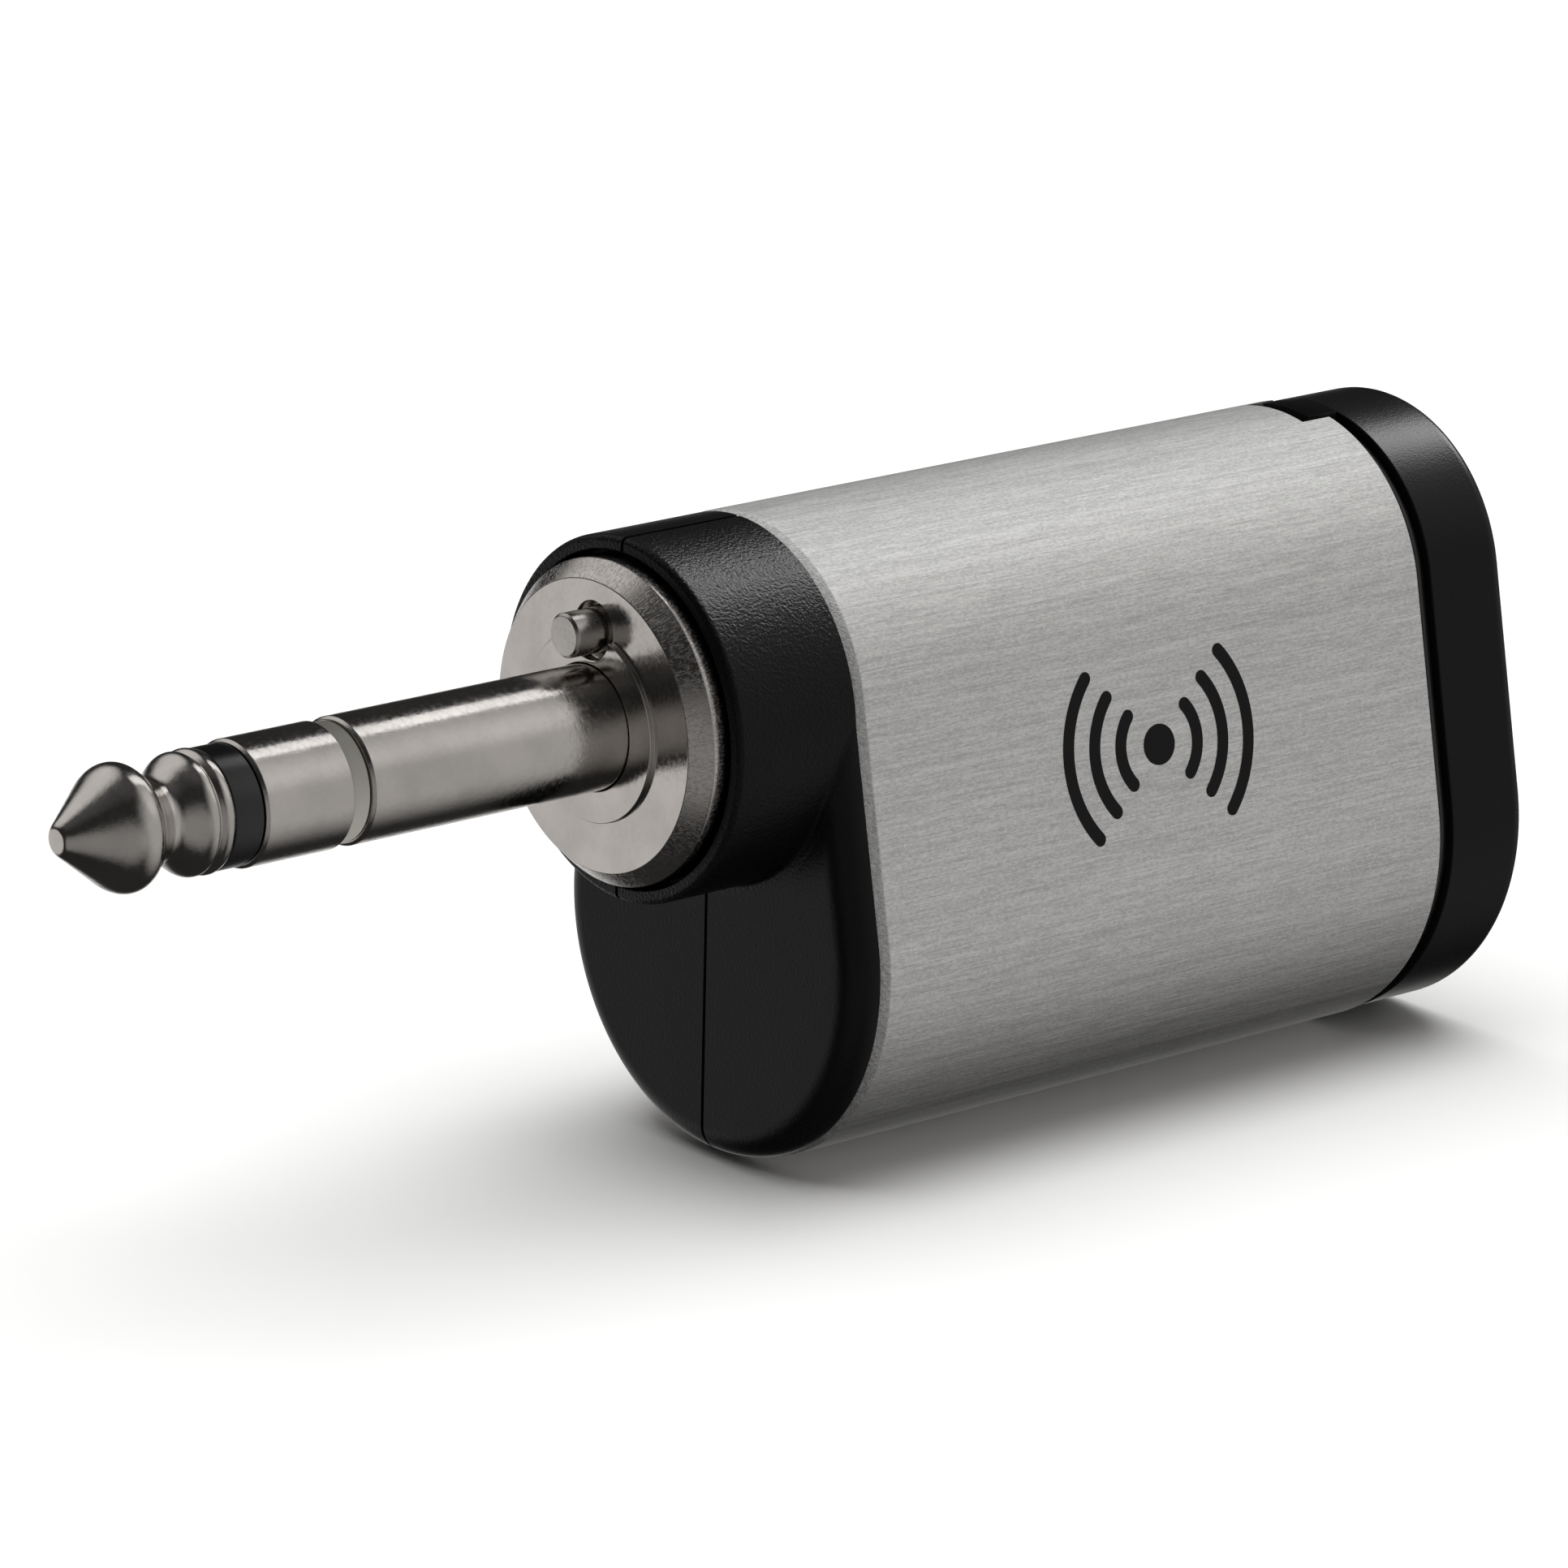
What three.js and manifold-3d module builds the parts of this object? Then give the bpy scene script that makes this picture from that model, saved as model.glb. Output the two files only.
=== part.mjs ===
// Wireless guitar transmitter: a jack plug, a split front housing, a metal body sleeve and a
// rear cap, with the electronics, the battery and the plug-in sensing pin inside.
//
// Millimetres, +Z up. The plug's axis is X and the plug points to -X. The origin is the centre
// of the shoulder plate's front face. The body's section is an egg that widens downwards: a
// small arc round the plug's axis and a larger arc below it, joined by straight sides.

import * as THREE from 'three';
import { mergeVertices } from 'three/addons/utils/BufferGeometryUtils.js';
import Module from 'manifold-3d';

const wasm = await Module();
wasm.setup();

// ---------------------------------------------------------------- driving dimensions

const ROUND = 32; // sides of a turned piece of the plug
const WIDE_ROUND = 48; // sides of the boss and the shoulder plate
const SMALL_ROUND = 16; // sides of a pin, hole or screw
const BEND_STEPS = 4; // facets of a rounded edge or a turned curve
const FIT = 0.1; // clearance between seated pieces
const SEAT_GAP = 0.05; // gap under a piece that is screwed or soldered down

// Body section
const TOP_RADIUS = 9.3;
const BOTTOM_RADIUS = 11.65;
const SECTION_DROP = 12.3; // from the small arc's centre down to the large arc's centre
const SIDE_LEAN = Math.asin((BOTTOM_RADIUS - TOP_RADIUS) / SECTION_DROP);
const HALF_TURN_POINTS = 16; // points on each arc of the section

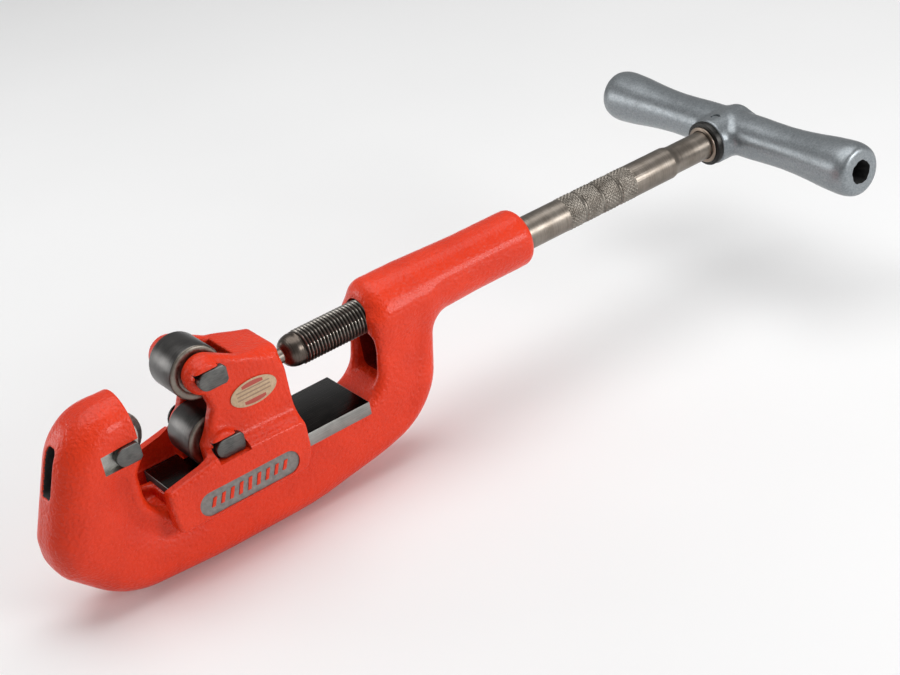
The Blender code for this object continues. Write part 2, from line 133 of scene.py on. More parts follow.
def mesh_object(name, points, faces):
    mesh = bpy.data.meshes.new(name)
    mesh.from_pydata(placed(points).tolist(), [], [tuple(int(i) for i in face) for face in faces])
    work = bmesh.new()
    work.from_mesh(mesh)
    bmesh.ops.recalc_face_normals(work, faces=work.faces)
    work.to_mesh(mesh)
    work.free()
    obj = bpy.data.objects.new(name, mesh)
    bpy.context.scene.collection.objects.link(obj)
    return obj


def combine(base, others, operation):
    """Joins or cuts the others into base and removes them."""
    for other in others:
        step = base.modifiers.new(operation.title(), "BOOLEAN")
        step.operation = operation
        step.solver = "MANIFOLD"
        step.object = other
        bake(base)
        bpy.data.objects.remove(other, do_unlink=True)
    return base


def bake(obj):
    """Applies the object's modifiers."""
    bpy.context.view_layer.update()
    graph = bpy.context.evaluated_depsgraph_get()
    result = bpy.data.meshes.new_from_object(obj.evaluated_get(graph))
    obj.modifiers.clear()
    obj.data = result


def soften(obj, width, segments=2, angle=30.0):
    """A small rounded bevel, width in millimetres, on every edge sharper than the angle."""
    bevel = obj.modifiers.new("Edges", "BEVEL")
    bevel.width = width * MM
    bevel.segments = segments
    bevel.limit_method = "ANGLE"
    bevel.angle_limit = math.radians(angle)
    bevel.harden_normals = False
    bake(obj)
    return obj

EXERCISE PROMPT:
Collect the lines that hold "three".

TASK ANSWER:
What three.js and manifold-3d module builds the parts of this object? Then give the bpy scene script that makes this picture from that model, saved as model.glb. Output the two files only.
import * as THREE from 'three';
import { mergeVertices } from 'three/addons/utils/BufferGeometryUtils.js';